Stored records:
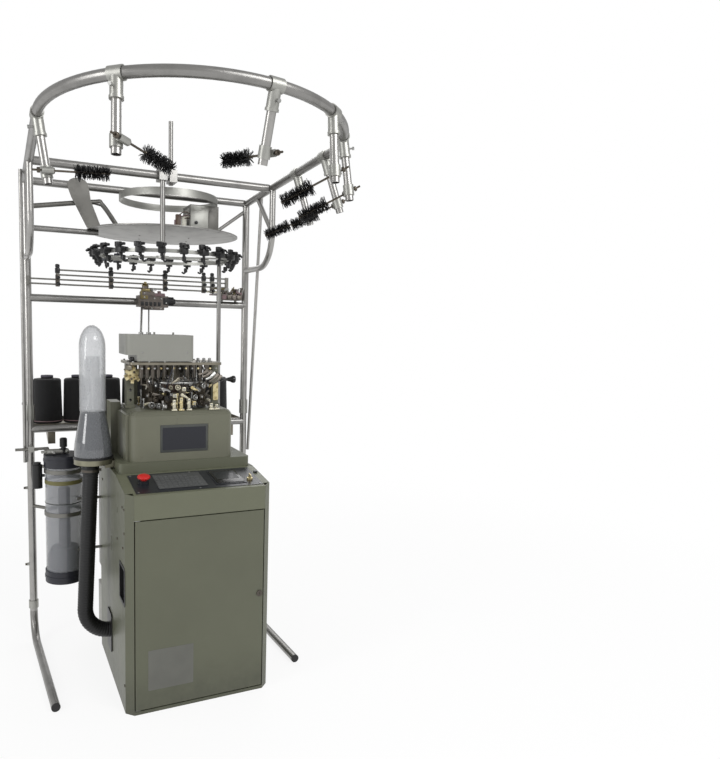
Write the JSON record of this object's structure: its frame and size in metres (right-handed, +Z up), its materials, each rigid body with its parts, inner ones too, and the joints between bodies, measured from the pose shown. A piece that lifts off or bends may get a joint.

==

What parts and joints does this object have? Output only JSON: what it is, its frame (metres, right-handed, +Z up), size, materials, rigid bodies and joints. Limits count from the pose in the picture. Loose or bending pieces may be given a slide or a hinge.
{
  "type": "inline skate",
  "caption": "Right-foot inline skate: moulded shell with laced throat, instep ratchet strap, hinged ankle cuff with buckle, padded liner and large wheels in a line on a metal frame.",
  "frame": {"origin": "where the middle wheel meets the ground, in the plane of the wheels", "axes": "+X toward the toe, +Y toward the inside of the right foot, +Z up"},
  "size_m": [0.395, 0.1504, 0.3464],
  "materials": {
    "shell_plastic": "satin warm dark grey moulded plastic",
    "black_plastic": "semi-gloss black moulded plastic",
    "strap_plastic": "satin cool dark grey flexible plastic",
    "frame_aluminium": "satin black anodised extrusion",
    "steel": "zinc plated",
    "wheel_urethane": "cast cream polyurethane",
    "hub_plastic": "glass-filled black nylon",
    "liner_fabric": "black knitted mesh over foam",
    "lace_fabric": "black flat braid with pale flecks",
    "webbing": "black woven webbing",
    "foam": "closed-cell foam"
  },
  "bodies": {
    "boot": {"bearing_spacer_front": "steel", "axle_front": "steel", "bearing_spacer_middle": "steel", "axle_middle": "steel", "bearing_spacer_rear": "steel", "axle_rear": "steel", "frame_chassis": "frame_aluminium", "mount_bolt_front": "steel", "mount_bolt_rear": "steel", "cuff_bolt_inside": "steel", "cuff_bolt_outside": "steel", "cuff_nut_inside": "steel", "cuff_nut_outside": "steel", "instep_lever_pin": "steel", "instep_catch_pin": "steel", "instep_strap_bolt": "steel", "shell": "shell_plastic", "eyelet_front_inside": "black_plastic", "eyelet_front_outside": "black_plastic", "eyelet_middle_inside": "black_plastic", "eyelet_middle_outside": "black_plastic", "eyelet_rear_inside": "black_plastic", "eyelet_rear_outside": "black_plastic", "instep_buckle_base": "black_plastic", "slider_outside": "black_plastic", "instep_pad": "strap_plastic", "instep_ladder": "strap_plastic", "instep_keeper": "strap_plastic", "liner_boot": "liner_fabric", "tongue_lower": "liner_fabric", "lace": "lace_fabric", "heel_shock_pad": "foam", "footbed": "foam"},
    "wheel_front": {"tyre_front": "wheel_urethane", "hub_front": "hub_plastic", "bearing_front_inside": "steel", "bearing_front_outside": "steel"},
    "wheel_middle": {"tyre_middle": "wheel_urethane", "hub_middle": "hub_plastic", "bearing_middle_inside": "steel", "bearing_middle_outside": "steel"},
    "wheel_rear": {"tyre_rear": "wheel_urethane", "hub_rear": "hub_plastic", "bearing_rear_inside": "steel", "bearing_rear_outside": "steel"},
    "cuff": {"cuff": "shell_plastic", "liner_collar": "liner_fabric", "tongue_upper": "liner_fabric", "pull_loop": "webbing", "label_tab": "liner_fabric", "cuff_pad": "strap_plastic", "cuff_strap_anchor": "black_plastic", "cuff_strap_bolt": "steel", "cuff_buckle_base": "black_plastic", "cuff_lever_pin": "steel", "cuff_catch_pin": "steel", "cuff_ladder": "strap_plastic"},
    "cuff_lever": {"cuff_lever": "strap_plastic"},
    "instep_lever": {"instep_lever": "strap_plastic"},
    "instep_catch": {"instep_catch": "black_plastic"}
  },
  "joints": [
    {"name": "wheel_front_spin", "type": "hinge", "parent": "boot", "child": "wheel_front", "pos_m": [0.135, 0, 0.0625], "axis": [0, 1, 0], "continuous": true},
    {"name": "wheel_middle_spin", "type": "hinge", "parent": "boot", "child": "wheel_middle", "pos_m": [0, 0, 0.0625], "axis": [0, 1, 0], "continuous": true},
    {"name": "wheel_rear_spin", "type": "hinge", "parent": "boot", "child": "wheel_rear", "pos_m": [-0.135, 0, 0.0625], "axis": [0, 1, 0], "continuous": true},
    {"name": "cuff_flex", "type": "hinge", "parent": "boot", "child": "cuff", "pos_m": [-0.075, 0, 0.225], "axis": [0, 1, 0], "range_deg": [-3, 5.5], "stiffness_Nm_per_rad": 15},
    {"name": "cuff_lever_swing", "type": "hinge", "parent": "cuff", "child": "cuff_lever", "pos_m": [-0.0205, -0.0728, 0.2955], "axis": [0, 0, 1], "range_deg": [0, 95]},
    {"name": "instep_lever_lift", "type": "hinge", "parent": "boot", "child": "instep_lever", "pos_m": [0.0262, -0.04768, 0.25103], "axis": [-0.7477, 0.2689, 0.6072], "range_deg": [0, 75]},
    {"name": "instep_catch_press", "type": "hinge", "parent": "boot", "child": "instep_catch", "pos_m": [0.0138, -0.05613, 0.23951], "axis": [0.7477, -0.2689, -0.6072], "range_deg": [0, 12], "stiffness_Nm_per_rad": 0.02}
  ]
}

Task goal:
Above are the records. Copy every line in them holding "with".

Reply to the exercise:
Write the JSON record of this object's structure: its frame and size in metres (right-handed, +Z up), its materials, each rigid body with its parts, inner ones too, and the joints between bodies, measured from the pose shown. A piece that lifts off or bends may get a joint.
  "caption": "Right-foot inline skate: moulded shell with laced throat, instep ratchet strap, hinged ankle cuff with buckle, padded liner and large wheels in a line on a metal frame.",
    "lace_fabric": "black flat braid with pale flecks",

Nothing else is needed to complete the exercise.